··· RECORDS FOR THE EXERCISE

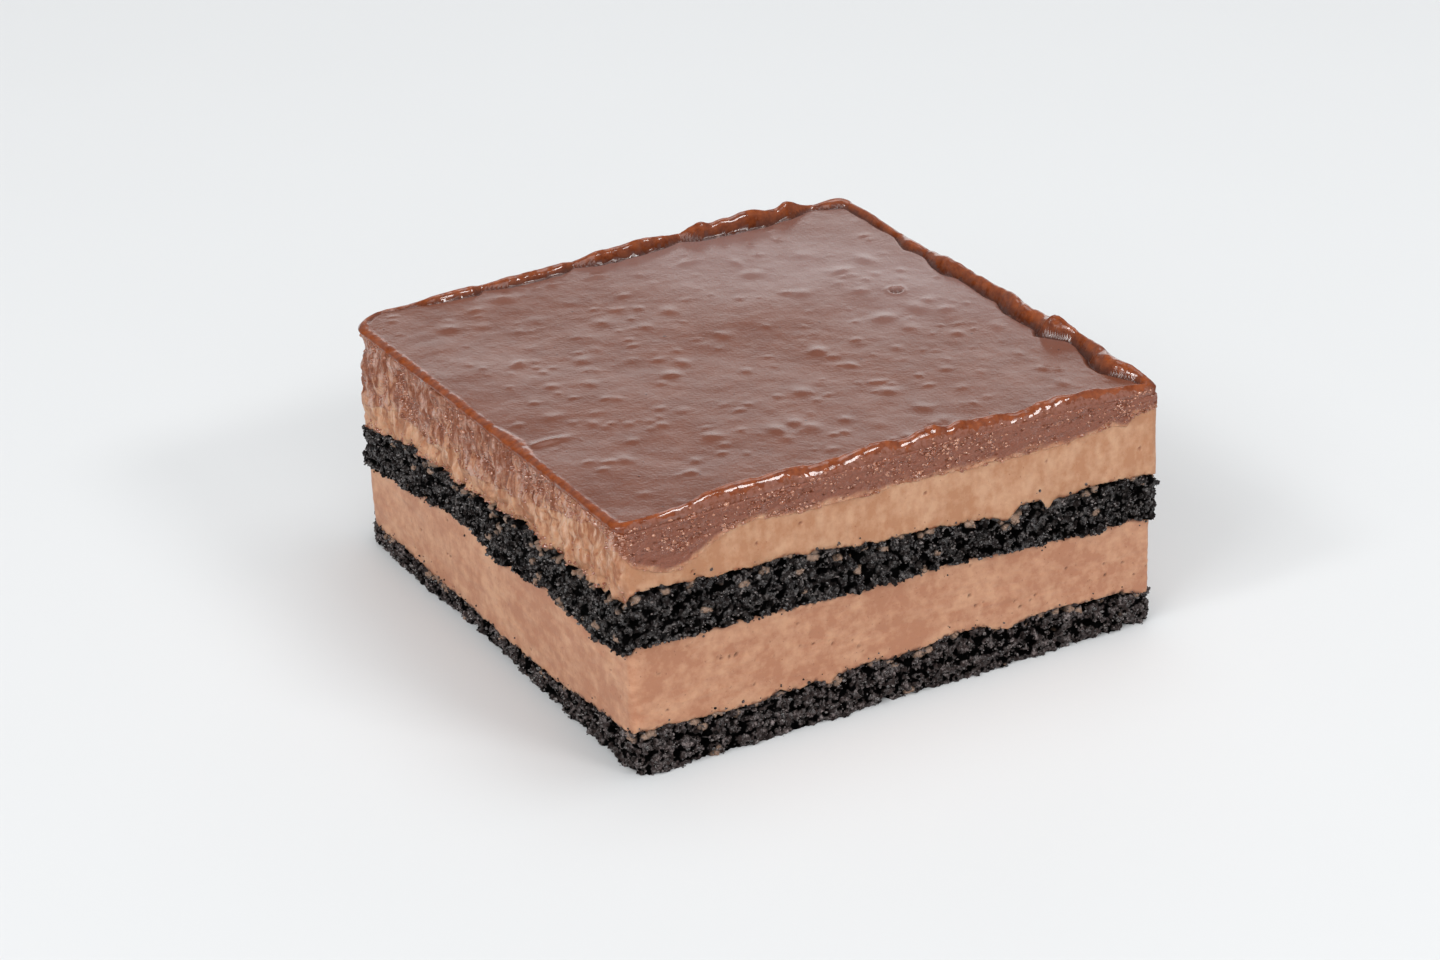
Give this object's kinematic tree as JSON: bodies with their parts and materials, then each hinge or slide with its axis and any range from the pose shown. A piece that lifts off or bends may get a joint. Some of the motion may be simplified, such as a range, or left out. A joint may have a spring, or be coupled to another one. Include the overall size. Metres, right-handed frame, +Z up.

······
··· RECORDS FOR THE EXERCISE

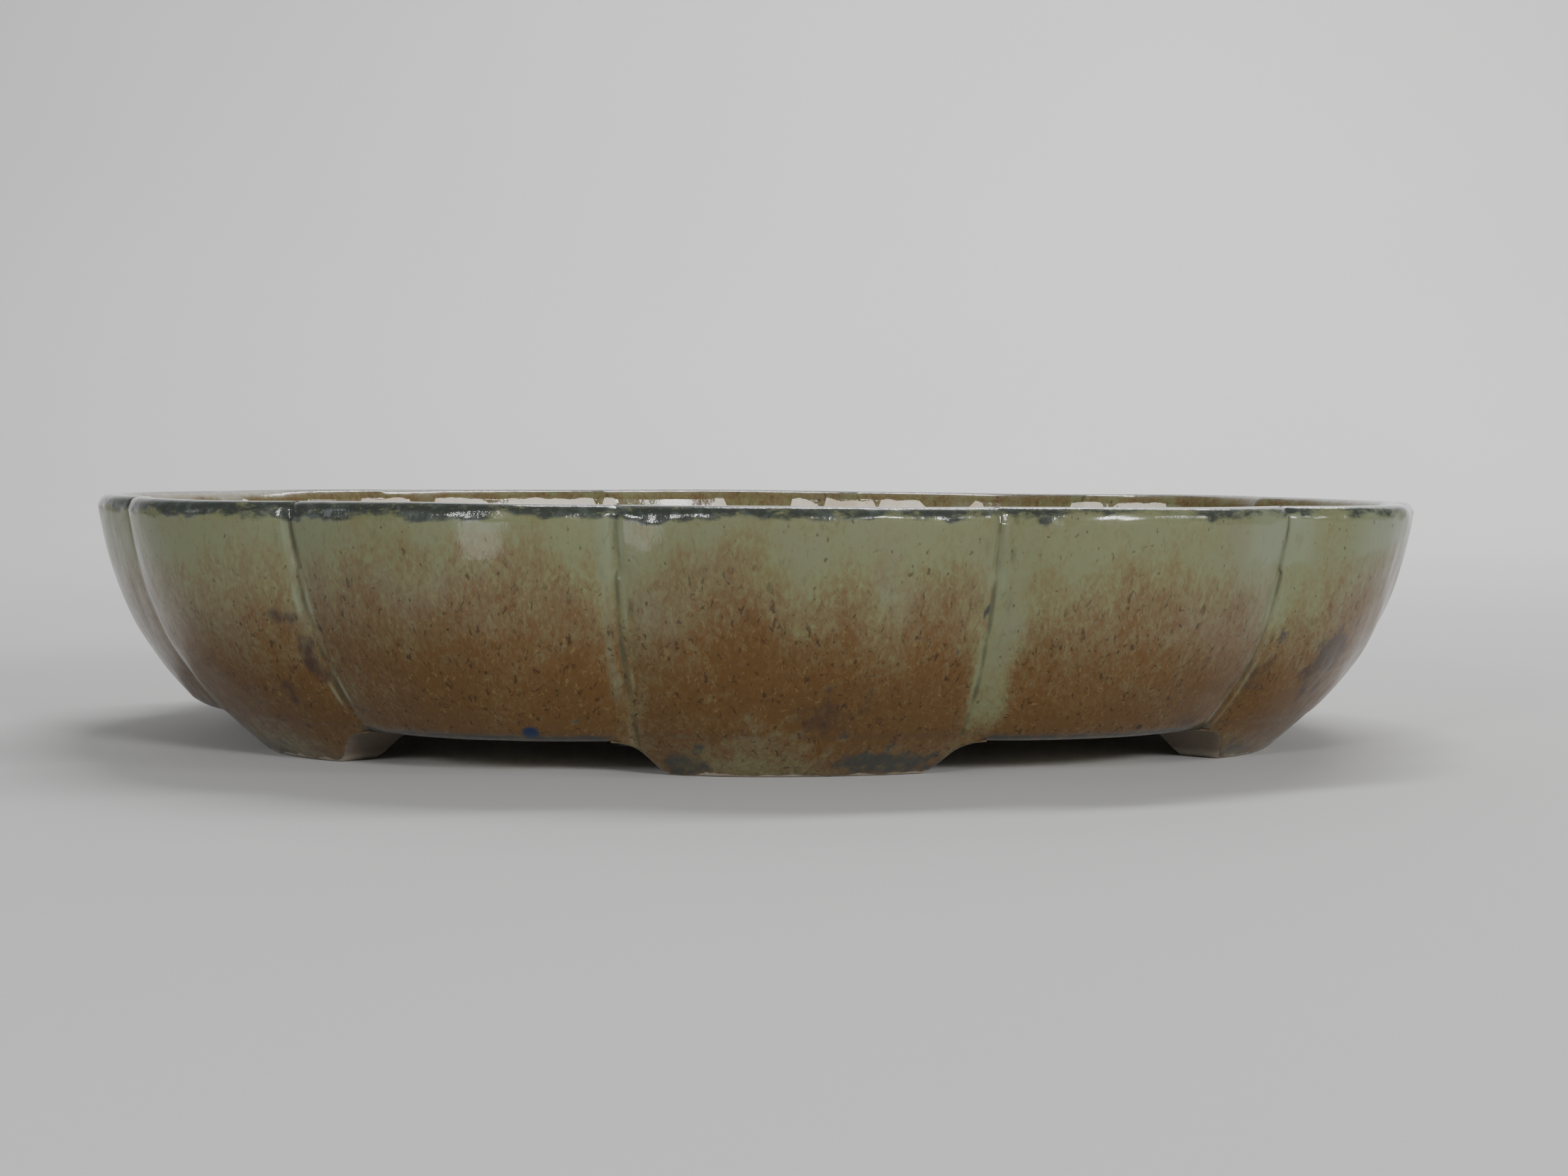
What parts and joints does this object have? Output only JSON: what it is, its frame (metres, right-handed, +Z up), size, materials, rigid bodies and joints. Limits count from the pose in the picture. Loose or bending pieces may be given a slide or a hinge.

······
··· RECORDS FOR THE EXERCISE

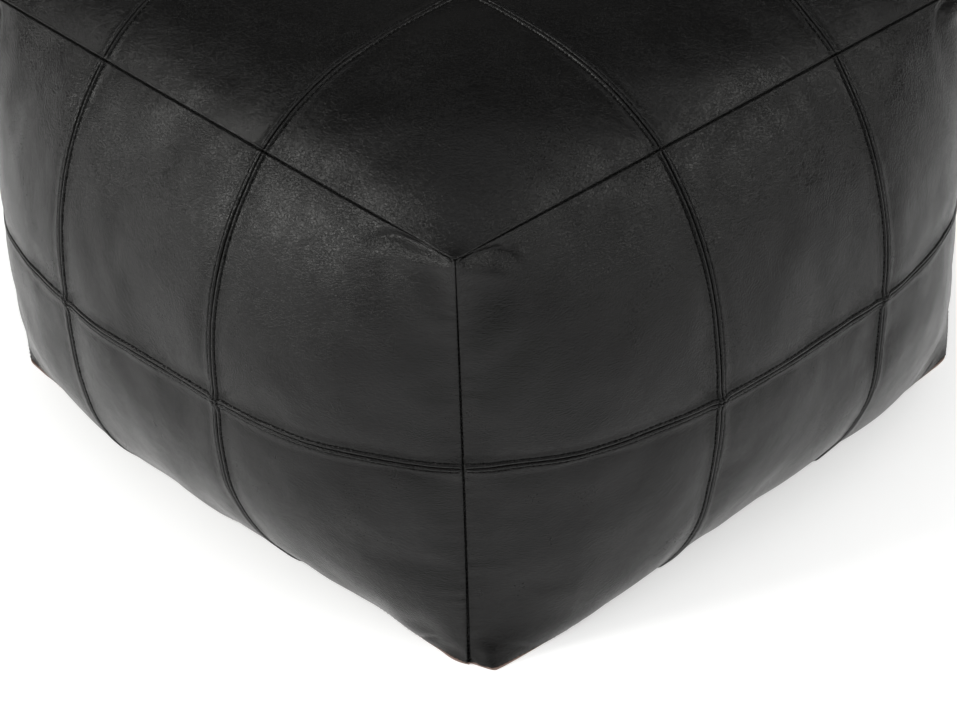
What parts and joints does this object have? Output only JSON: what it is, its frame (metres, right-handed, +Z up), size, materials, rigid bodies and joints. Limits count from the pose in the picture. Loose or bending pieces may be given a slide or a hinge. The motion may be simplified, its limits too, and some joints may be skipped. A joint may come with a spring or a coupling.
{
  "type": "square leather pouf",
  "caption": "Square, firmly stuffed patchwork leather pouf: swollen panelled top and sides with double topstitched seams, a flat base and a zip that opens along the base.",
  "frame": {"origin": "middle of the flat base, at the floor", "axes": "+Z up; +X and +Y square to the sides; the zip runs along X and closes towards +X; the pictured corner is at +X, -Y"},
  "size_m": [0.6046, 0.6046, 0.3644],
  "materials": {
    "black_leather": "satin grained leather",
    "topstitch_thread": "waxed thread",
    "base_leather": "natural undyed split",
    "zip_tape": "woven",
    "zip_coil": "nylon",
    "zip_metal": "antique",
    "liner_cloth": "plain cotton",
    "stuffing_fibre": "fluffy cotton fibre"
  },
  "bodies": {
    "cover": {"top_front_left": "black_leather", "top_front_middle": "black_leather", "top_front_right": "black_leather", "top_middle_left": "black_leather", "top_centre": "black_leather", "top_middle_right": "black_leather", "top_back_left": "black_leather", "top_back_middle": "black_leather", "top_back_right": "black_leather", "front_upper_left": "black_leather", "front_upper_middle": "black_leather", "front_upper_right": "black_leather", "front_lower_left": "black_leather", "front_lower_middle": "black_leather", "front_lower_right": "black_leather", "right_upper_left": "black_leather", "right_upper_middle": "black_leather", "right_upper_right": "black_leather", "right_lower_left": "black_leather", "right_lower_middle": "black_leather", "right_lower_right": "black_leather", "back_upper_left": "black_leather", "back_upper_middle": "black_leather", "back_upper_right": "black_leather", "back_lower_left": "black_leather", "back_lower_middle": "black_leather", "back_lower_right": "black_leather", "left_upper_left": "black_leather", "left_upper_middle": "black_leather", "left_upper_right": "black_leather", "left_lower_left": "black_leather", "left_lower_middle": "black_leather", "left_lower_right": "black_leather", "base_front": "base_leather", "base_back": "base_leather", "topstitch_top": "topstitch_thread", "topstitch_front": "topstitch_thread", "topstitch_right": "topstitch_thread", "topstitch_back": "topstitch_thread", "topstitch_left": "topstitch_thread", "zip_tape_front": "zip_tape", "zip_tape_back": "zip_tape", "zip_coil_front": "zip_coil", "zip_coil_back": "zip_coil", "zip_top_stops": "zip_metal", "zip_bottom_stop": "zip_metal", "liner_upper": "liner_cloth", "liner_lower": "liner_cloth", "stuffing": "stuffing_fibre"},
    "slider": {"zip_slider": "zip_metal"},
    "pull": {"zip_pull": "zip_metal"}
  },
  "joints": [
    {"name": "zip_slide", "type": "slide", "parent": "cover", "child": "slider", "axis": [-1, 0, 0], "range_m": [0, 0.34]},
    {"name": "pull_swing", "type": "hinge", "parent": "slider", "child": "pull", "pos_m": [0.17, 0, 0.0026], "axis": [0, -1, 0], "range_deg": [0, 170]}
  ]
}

······

● **REQUIRED TASK**
Tally the lines holding the string "axis" and give only the count.

● **RESPONSE**
3